The School of Hard Knocks

In Malaysia, the School of Hard Knocks is not a precursor of the University of Life and an essential component of any I-dragged-meself-up-by-me-bootstraps success story.  It’s actually a workshop where you can go and learn how to make things out of pewter.

I already knew that Kuala Lumpur’s fortune was founded on tin.  KL was just a small unimportant town, playing second fiddle to Malacca and Penang (or maybe that should be third fiddle?), until the late 19th Century, when Chinese prospectors found tin in the river.  Despite the fact that 69 of the 87 original prospectors died of horrible diseases in the swampy jungle, they pressed on and established tin mines and the town began to grow.

Today I learnt that tin is used to make pewter –

hence the very famous Royal Selangor Pewter factory and its workshop.

The factory museum shows the earliest Malaysian currency – tin money in the shape of animals –

– cute, but not very practical for a trip to the supermarket:

“That’ll be a crocodile, an elephant and four tortoises, please.”

“I’ve only got two crocodiles – do you have change?”

“Hang on a minute – I’ll just go to the other tills and see if anyone can change one crocodile for ten elephants.”

So they switched to the money tree, on the right in the picture.  As it’s made of tin, they could just twist off as many little Polo mints as they needed.

Then it was time for the fun –

learning to make our own funky designs out of molten pewter.

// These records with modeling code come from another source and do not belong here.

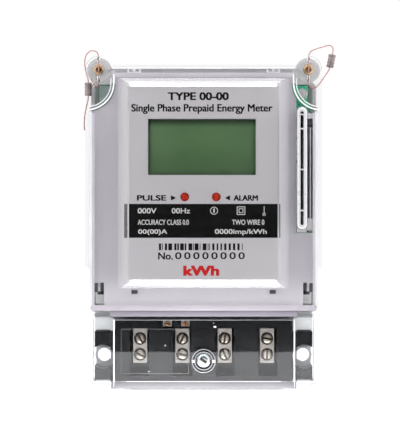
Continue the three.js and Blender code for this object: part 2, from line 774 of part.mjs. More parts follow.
function screwRetainer() {
  return cut(
    rodY(BOSS.x, BOSS.z, 3.4, BOSS.back + 0.2, -43.6),
    rodY(BOSS.x, BOSS.z, 1.9, -40, -50, 16),
  );
}

// ---- The scene graph ----------------------------------------------------------------------------
const meter = new THREE.Group();
meter.name = "prepaid_meter";

function add(name, geometry, material) {
  const mesh = new THREE.Mesh(geometry, MATERIALS[material]);
  mesh.name = name;
  meter.add(mesh);
}

add("base_shell", baseShell(), "lightGrey");
add("hanger_plate", hangerPlate(), "steel");
add("hanger_rivet", hangerRivet(), "steel");
add("cover_gasket", coverGasket(), "rubber");
add("main_cover", mainCover(), "clear");
add("card_slot_guide", cardSlotGuide(), "guide");
for (const [word, side] of [["left", -1], ["right", 1]]) {
  add(`cover_screw_${word}`, coverScrew(side), "brass");
  add(`seal_bridge_${word}`, sealBridge(side), "wire");
  add(`board_screw_${word}`, boardScrew(side), "steel");
}
add("seal_wire_left", tube(LEFT_WIRE, SEAL_WIRE.radius, 30), "wire");
add("seal_wire_right", tube(RIGHT_WIRE, SEAL_WIRE.radius, 34), "wire");
add("seal_strand_left", tube(LEFT_STRAND, SEAL_WIRE.radius, 8), "wire");
add("seal_left", seal({ x: -58.8, y: -31.5, z: 70.5, lean: 0 }), "lead");
add("seal_right", seal({ x: 65, y: -31.5, z: 84.9, lean: 0.2 }), "lead");
add("front_panel", frontPanel(), "silver");
add("nameplate", nameplate(), "label");
add("display_module", displayModule(), "display");
add("display_holder", displayHolder(), "whitePlastic");
for (const each of LAMPS) add(each.name, lamp(each), "redLens");
add("card_socket", cardSocket(), "black");
add("card_contact_board", cardContactBoard(), "board");
add("card_bracket_top", cardBracket(54.9, 57.5), "whitePlastic");
add("card_bracket_bottom", cardBracket(-1.3, 4.7), "whitePlastic");
add("card_switch", cardSwitch(), "black");
add("card_cable", cardCable(), "whitePlastic");
add("main_board", mainBoard(), "board");
add("relay", relay(), "black");
add("current_shunt", currentShunt(), "copper");
add("neutral_link", neutralLink(), "copper");
add("transformer", transformer(), "black");
add("capacitor", rodY(-30, -20, 5, BOARD.front - GAP, -40, 24), "black");
add("battery", rodZ(-44, -30.2, 7.2, -2, 22, 24), "blue");
add("buzzer", rodY(-14, -20, 6, BOARD.front - GAP, -31, 24), "black");
add("controller_chip", box(-20, -6, BOARD.front - 0.2, -23.8, -8, 6), "black");
add("metering_chip", box(2, 9, BOARD.front - 0.2, -23.8, -4, 6), "black");
add("terminal_block", terminalBlock(), "black");
add("cover_insert", coverInsert(), "brass");
["live_in", "live_out", "neutral_in", "neutral_out"].forEach((word, index) => {
  add(`terminal_${word}`, terminal(index), "brass");
  add(`screw_${word}_upper`, terminalScrew(index, 0), "brass");
  add(`screw_${word}_lower`, terminalScrew(index, 1), "brass");
});
for (const index of [0, 1]) {
  add(`pulse_terminal_${index + 1}`, pulseTerminal(index), "brass");
  add(`pulse_screw_${index + 1}`, pulseScrew(index), "copper");
}
add("terminal_cover", terminalCover(), "clear");
add("terminal_cover_screw", terminalCoverScrew(), "zinc");
add("screw_retainer", screwRetainer(), "whitePlastic");

export default meter;
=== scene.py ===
"""Looks of the prepaid electricity meter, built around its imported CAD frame. Metres, +Z up, front at -Y."""
import math
import random

import bmesh
import bpy
from mathutils import Matrix, Vector


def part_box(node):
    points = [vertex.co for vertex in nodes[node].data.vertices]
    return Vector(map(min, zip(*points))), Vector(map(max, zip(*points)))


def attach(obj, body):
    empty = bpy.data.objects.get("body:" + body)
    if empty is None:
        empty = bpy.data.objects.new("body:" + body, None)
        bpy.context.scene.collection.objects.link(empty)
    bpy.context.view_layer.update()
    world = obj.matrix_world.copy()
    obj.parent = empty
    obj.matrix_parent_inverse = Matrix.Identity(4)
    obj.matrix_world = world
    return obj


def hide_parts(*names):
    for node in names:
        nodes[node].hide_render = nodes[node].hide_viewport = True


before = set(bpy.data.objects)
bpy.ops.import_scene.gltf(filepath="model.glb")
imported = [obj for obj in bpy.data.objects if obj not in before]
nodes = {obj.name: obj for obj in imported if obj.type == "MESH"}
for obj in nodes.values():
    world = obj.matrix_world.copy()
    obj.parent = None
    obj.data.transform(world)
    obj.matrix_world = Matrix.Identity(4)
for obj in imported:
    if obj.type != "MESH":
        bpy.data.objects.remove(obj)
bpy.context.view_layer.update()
scene = bpy.context.scene
MM = 0.001


def mm(*values):
    """A vector given in millimetres."""
    return Vector(values) * MM


def extents(node):
    """A CAD node's box in millimetres: x0, y0, z0, x1, y1, z1."""
    low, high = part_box(node)
    return [v / MM for v in (*low, *high)]


# ---- Camera ---------------------------------------------------------------------------------
CAMERA_PLACE = mm(-1.83, -1060, 7.93)  # a metre in front of the cover, a little above the middle
LENS = 171.3
SENSOR = 36


def make_camera():
    data = bpy.data.cameras.new("camera")
    data.lens = LENS
    data.sensor_width = SENSOR
    data.clip_start = 0.01
    camera = bpy.data.objects.new("camera", data)
    camera.location = CAMERA_PLACE
    camera.rotation_euler = (math.pi / 2, 0, 0)
    scene.collection.objects.link(camera)
    scene.camera = camera


make_camera()


# ---- Node helpers ---------------------------------------------------------------------------
def new_material(name):
    """A material with its Principled shader, and short ways to add and link nodes."""
    material = bpy.data.materials.new(name)
    material.use_nodes = True
    tree = material.node_tree
    return material, tree, tree.nodes["Principled BSDF"]


def add_node(tree, kind, **settings):
    node = tree.nodes.new(kind)
    for key, value in settings.items():
        if key in node.inputs:
            node.inputs[key].default_value = value
        else:
            setattr(node, key, value)
    return node


def noise(tree, scale, detail=4.0, roughness=0.55, stretch=None):
    """A noise texture in object space, in features per metre, with an optional stretch along each axis."""
    coordinates = add_node(tree, "ShaderNodeTexCoord")
    source = coordinates.outputs["Object"]
    if stretch:
        mapping = add_node(tree, "ShaderNodeMapping")
        mapping.inputs["Scale"].default_value = stretch
        tree.links.new(source, mapping.inputs["Vector"])
        source = mapping.outputs["Vector"]
    texture = add_node(tree, "ShaderNodeTexNoise", Scale=scale, Detail=detail, Roughness=roughness)
    tree.links.new(source, texture.inputs["Vector"])
    return texture.outputs["Fac"]


def ramp(tree, source, stops):
    """Colours along a value: stops are (place, colour)."""
    node = add_node(tree, "ShaderNodeValToRGB")
    elements = node.color_ramp.elements
    for index, (place, color) in enumerate(stops):
        element = elements[index] if index < 2 else elements.new(place)
        element.position = place
        element.color = (*color, 1)
    tree.links.new(source, node.inputs["Fac"])
    return node.outputs["Color"]


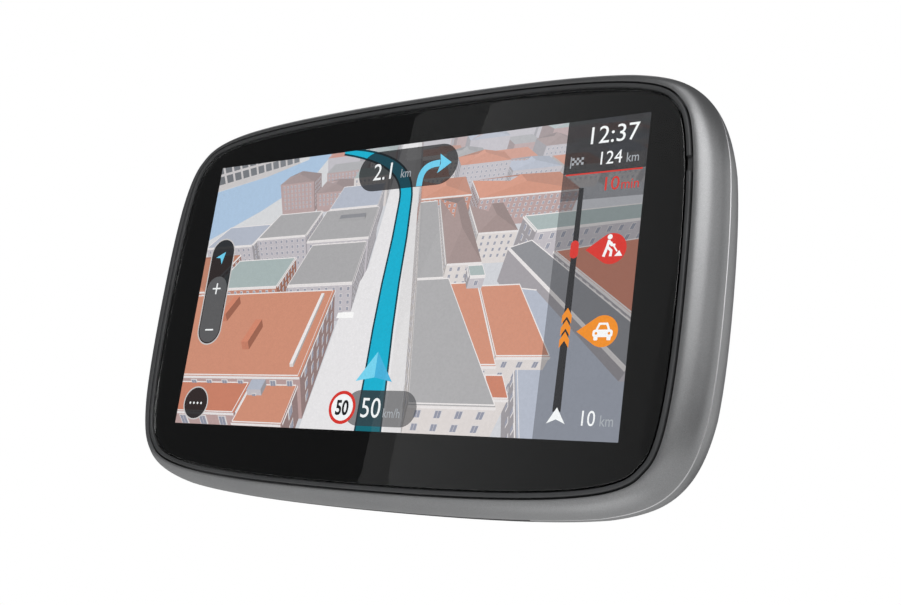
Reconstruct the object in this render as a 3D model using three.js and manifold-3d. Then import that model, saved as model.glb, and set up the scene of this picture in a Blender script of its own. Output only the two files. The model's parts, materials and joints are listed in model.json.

Anthony made a lovely bracelet … for me –

While Sam made himself a hipster man-band –

And despite being blessed with the manual dexterity of an earthworm, I even managed to make a few things myself –

But we didn’t have time to create replica Petronas Towers –

made of 7,062 pewter tankards

or the largest tankard in the world

which holds 4,920 pints of beer and the Guinness World Record … and is yet another example of the identity crisis which seems to be a permanent, rather than temporary, stage of development in this Islamic country.